WRITTEN TASK: Please repeat all of the listing exactly.

DATASET RECORDS:
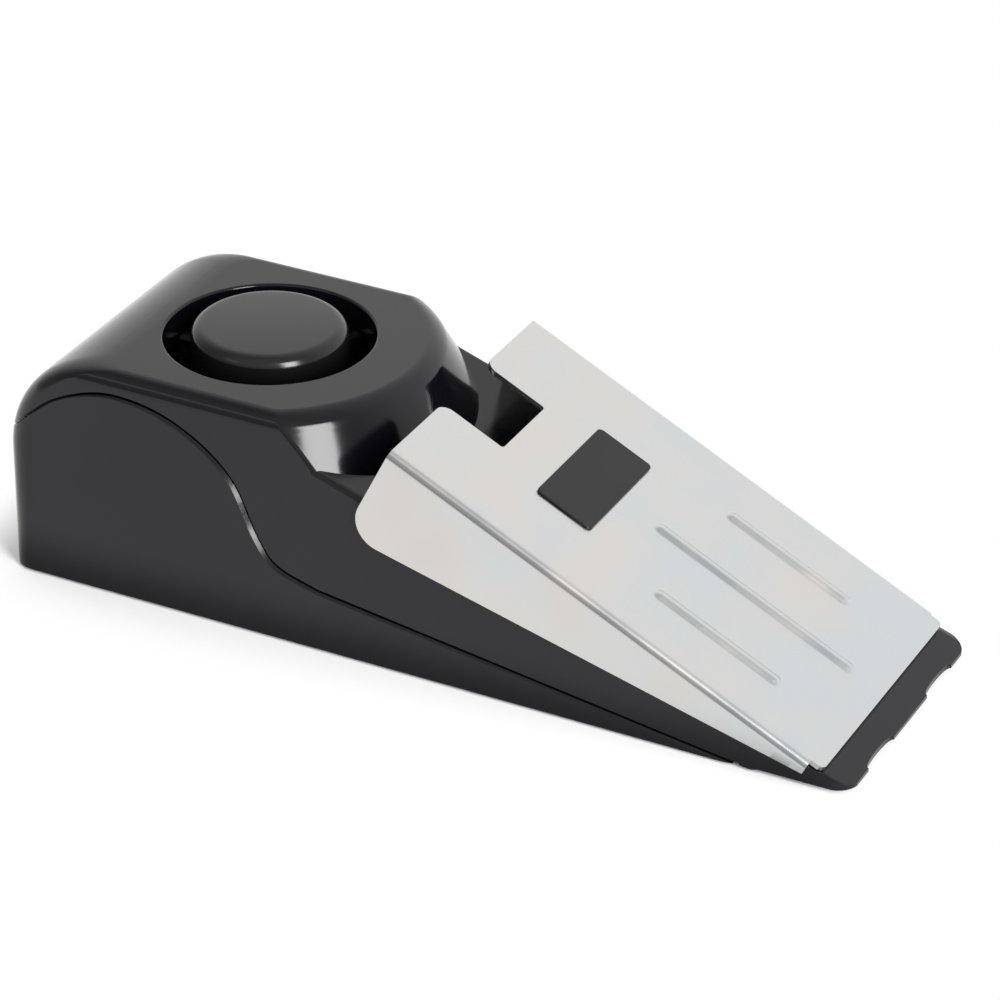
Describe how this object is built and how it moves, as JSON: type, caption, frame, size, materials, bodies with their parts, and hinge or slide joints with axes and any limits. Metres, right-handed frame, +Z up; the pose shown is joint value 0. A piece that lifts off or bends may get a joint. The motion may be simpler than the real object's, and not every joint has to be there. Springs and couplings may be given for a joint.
{
  "type": "door security alarm",
  "caption": "Wedge-shaped door stop alarm: black split case with a round sounder well, sloping hinged steel press plate with a bare label, battery door and rubber feet.",
  "frame": {"origin": "on the surface that the pads stand on, under the middle of the box round the alarm", "axes": "+X towards the thin nose that goes under the door, +Z up, +Y across"},
  "size_m": [0.143, 0.0482, 0.0411],
  "materials": {
    "case_plastic": "semi-gloss moulded black",
    "gloss_plastic": "gloss",
    "steel_plate": "satin stainless",
    "label_foil": "satin black",
    "plated_steel": "zinc plated",
    "dark_plastic": "matte",
    "pale_plastic": "matte",
    "brass_disc": "rolled sheet",
    "board": "solder mask",
    "copper_wire": "enamelled",
    "battery_can": "semi-gloss",
    "red_insulation": "matte",
    "foam": "open cell",
    "pad_rubber": "matte"
  },
  "bodies": {
    "case": {"upper_case": "case_plastic", "lower_case": "case_plastic", "sounder_cap": "gloss_plastic", "hinge_pin": "plated_steel", "sounder_housing": "dark_plastic", "piezo_disc": "brass_disc", "piezo_ceramic": "pale_plastic", "piezo_lead_red": "red_insulation", "piezo_lead_black": "dark_plastic", "return_spring": "plated_steel", "tact_switch": "plated_steel", "circuit_board": "board", "driver_coil": "copper_wire", "capacitor": "dark_plastic", "driver_chip": "dark_plastic", "transistor": "dark_plastic", "board_screw_1": "plated_steel", "board_screw_2": "plated_steel", "case_screw_1": "plated_steel", "case_screw_2": "plated_steel", "case_screw_3": "plated_steel", "case_screw_4": "plated_steel", "battery": "battery_can", "battery_snap": "dark_plastic", "battery_lead_red": "red_insulation", "battery_lead_black": "dark_plastic", "battery_foam": "foam", "slide_switch_body": "plated_steel", "switch_lead_1": "red_insulation", "switch_lead_2": "dark_plastic", "grip_pad_front": "pad_rubber", "grip_pad_left": "pad_rubber", "grip_pad_right": "pad_rubber"},
    "plate": {"press_plate": "steel_plate", "plate_label": "label_foil"},
    "plunger": {"plunger": "pale_plastic"},
    "button": {"tact_button": "dark_plastic"},
    "knob": {"slide_switch_knob": "dark_plastic"},
    "door": {"battery_door": "case_plastic"}
  },
  "joints": [
    {"name": "plate_hinge", "type": "hinge", "parent": "case", "child": "plate", "pos_m": [0.0615, 0, 0.0029], "axis": [0, -1, 0], "range_deg": [0, 5.5], "stiffness_Nm_per_rad": 0.74, "springref_deg": -10.08},
    {"name": "plunger_slide", "type": "slide", "parent": "case", "child": "plunger", "axis": [0, 0, -1], "range_m": [0, 0.00491], "deforming": ["return_spring"]},
    {"name": "tact_button_slide", "type": "slide", "parent": "case", "child": "button", "axis": [0, 0, -1], "range_m": [0, 0.00041]},
    {"name": "knob_slide", "type": "slide", "parent": "case", "child": "knob", "axis": [1, 0, 0], "range_m": [0, 0.0025]},
    {"name": "battery_door_slide", "type": "slide", "parent": "case", "child": "door", "axis": [-1, 0, 0], "range_m": [0, 0.05]}
  ],
  "couplings": [
    {"joint": "plunger_slide", "follows": "plate_hinge", "m_per_rad": 0.05104},
    {"joint": "tact_button_slide", "follows": "plate_hinge", "m_per_rad": 0.004166}
  ]
}
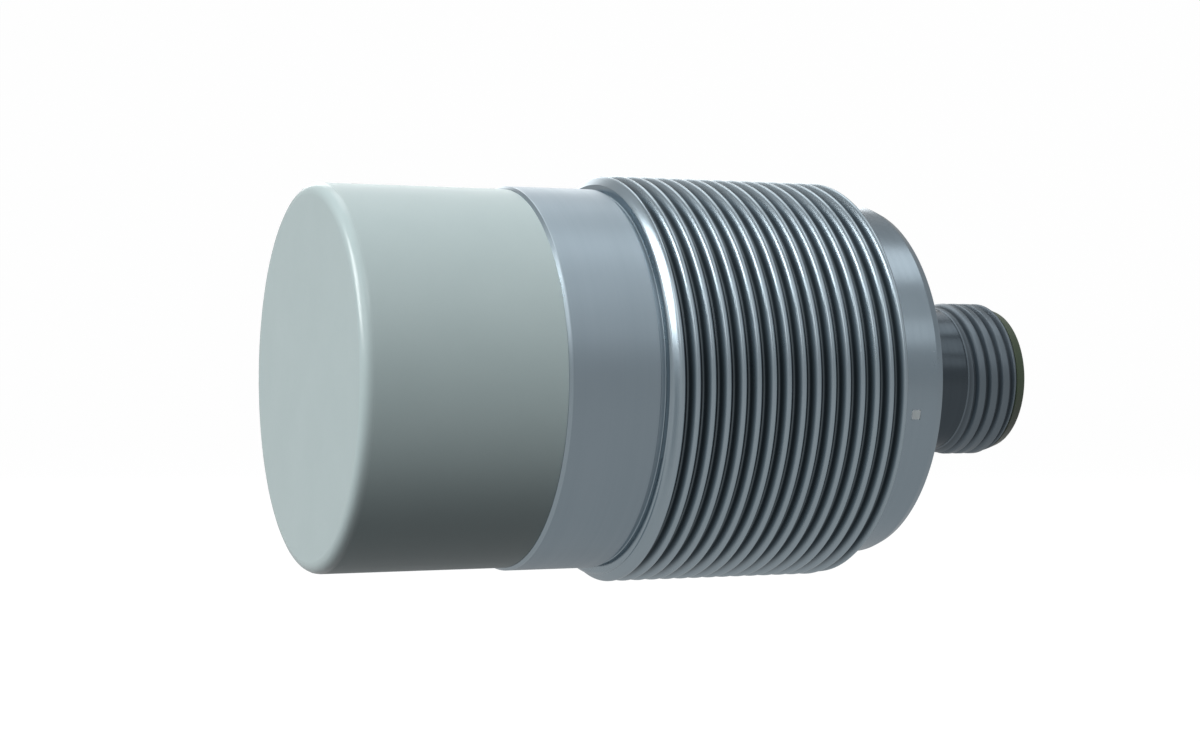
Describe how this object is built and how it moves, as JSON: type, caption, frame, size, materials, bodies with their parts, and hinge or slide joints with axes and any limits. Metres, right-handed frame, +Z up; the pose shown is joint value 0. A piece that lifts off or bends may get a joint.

ANSWER TO THIS EXERCISE:
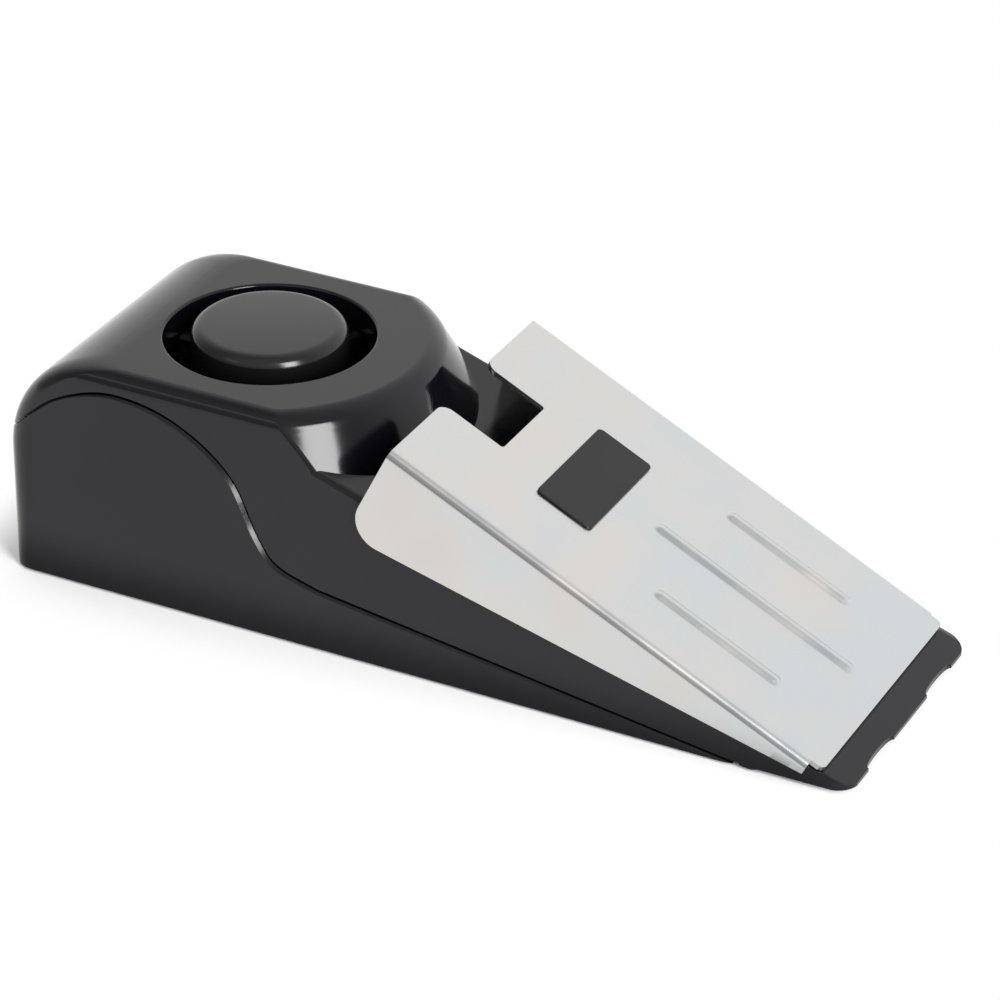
Describe how this object is built and how it moves, as JSON: type, caption, frame, size, materials, bodies with their parts, and hinge or slide joints with axes and any limits. Metres, right-handed frame, +Z up; the pose shown is joint value 0. A piece that lifts off or bends may get a joint. The motion may be simpler than the real object's, and not every joint has to be there. Springs and couplings may be given for a joint.
{
  "type": "door security alarm",
  "caption": "Wedge-shaped door stop alarm: black split case with a round sounder well, sloping hinged steel press plate with a bare label, battery door and rubber feet.",
  "frame": {"origin": "on the surface that the pads stand on, under the middle of the box round the alarm", "axes": "+X towards the thin nose that goes under the door, +Z up, +Y across"},
  "size_m": [0.143, 0.0482, 0.0411],
  "materials": {
    "case_plastic": "semi-gloss moulded black",
    "gloss_plastic": "gloss",
    "steel_plate": "satin stainless",
    "label_foil": "satin black",
    "plated_steel": "zinc plated",
    "dark_plastic": "matte",
    "pale_plastic": "matte",
    "brass_disc": "rolled sheet",
    "board": "solder mask",
    "copper_wire": "enamelled",
    "battery_can": "semi-gloss",
    "red_insulation": "matte",
    "foam": "open cell",
    "pad_rubber": "matte"
  },
  "bodies": {
    "case": {"upper_case": "case_plastic", "lower_case": "case_plastic", "sounder_cap": "gloss_plastic", "hinge_pin": "plated_steel", "sounder_housing": "dark_plastic", "piezo_disc": "brass_disc", "piezo_ceramic": "pale_plastic", "piezo_lead_red": "red_insulation", "piezo_lead_black": "dark_plastic", "return_spring": "plated_steel", "tact_switch": "plated_steel", "circuit_board": "board", "driver_coil": "copper_wire", "capacitor": "dark_plastic", "driver_chip": "dark_plastic", "transistor": "dark_plastic", "board_screw_1": "plated_steel", "board_screw_2": "plated_steel", "case_screw_1": "plated_steel", "case_screw_2": "plated_steel", "case_screw_3": "plated_steel", "case_screw_4": "plated_steel", "battery": "battery_can", "battery_snap": "dark_plastic", "battery_lead_red": "red_insulation", "battery_lead_black": "dark_plastic", "battery_foam": "foam", "slide_switch_body": "plated_steel", "switch_lead_1": "red_insulation", "switch_lead_2": "dark_plastic", "grip_pad_front": "pad_rubber", "grip_pad_left": "pad_rubber", "grip_pad_right": "pad_rubber"},
    "plate": {"press_plate": "steel_plate", "plate_label": "label_foil"},
    "plunger": {"plunger": "pale_plastic"},
    "button": {"tact_button": "dark_plastic"},
    "knob": {"slide_switch_knob": "dark_plastic"},
    "door": {"battery_door": "case_plastic"}
  },
  "joints": [
    {"name": "plate_hinge", "type": "hinge", "parent": "case", "child": "plate", "pos_m": [0.0615, 0, 0.0029], "axis": [0, -1, 0], "range_deg": [0, 5.5], "stiffness_Nm_per_rad": 0.74, "springref_deg": -10.08},
    {"name": "plunger_slide", "type": "slide", "parent": "case", "child": "plunger", "axis": [0, 0, -1], "range_m": [0, 0.00491], "deforming": ["return_spring"]},
    {"name": "tact_button_slide", "type": "slide", "parent": "case", "child": "button", "axis": [0, 0, -1], "range_m": [0, 0.00041]},
    {"name": "knob_slide", "type": "slide", "parent": "case", "child": "knob", "axis": [1, 0, 0], "range_m": [0, 0.0025]},
    {"name": "battery_door_slide", "type": "slide", "parent": "case", "child": "door", "axis": [-1, 0, 0], "range_m": [0, 0.05]}
  ],
  "couplings": [
    {"joint": "plunger_slide", "follows": "plate_hinge", "m_per_rad": 0.05104},
    {"joint": "tact_button_slide", "follows": "plate_hinge", "m_per_rad": 0.004166}
  ]
}
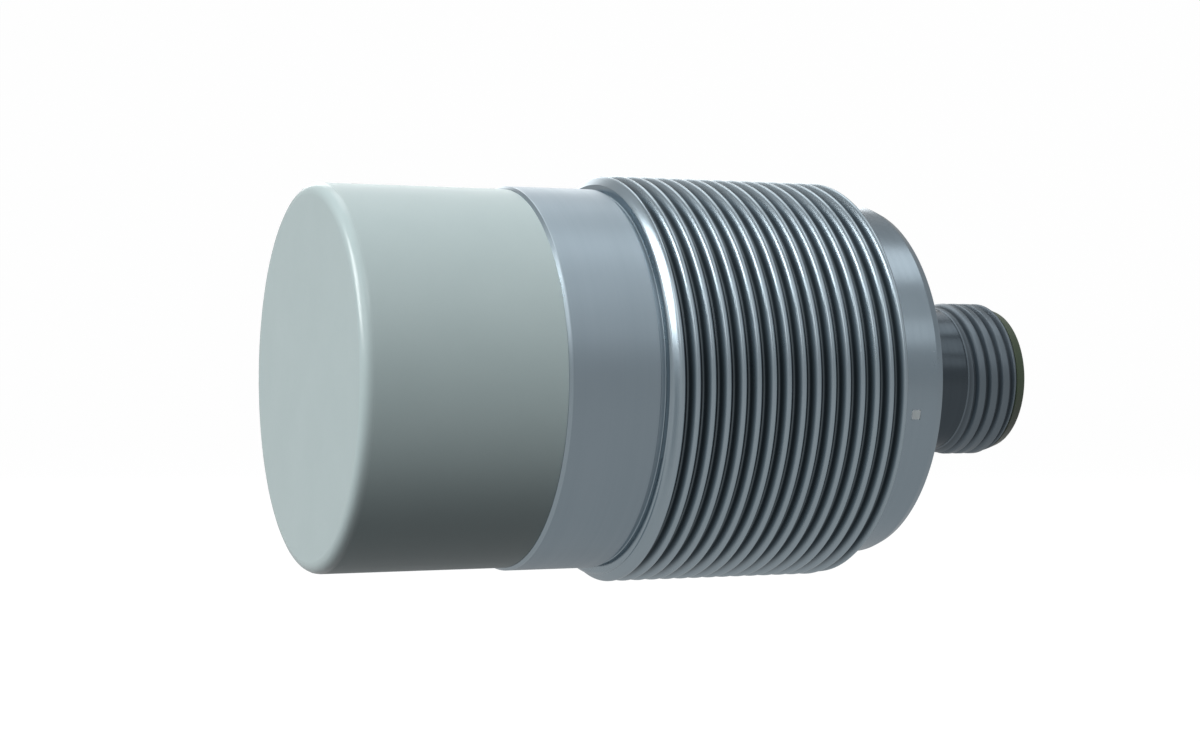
Describe how this object is built and how it moves, as JSON: type, caption, frame, size, materials, bodies with their parts, and hinge or slide joints with axes and any limits. Metres, right-handed frame, +Z up; the pose shown is joint value 0. A piece that lifts off or bends may get a joint.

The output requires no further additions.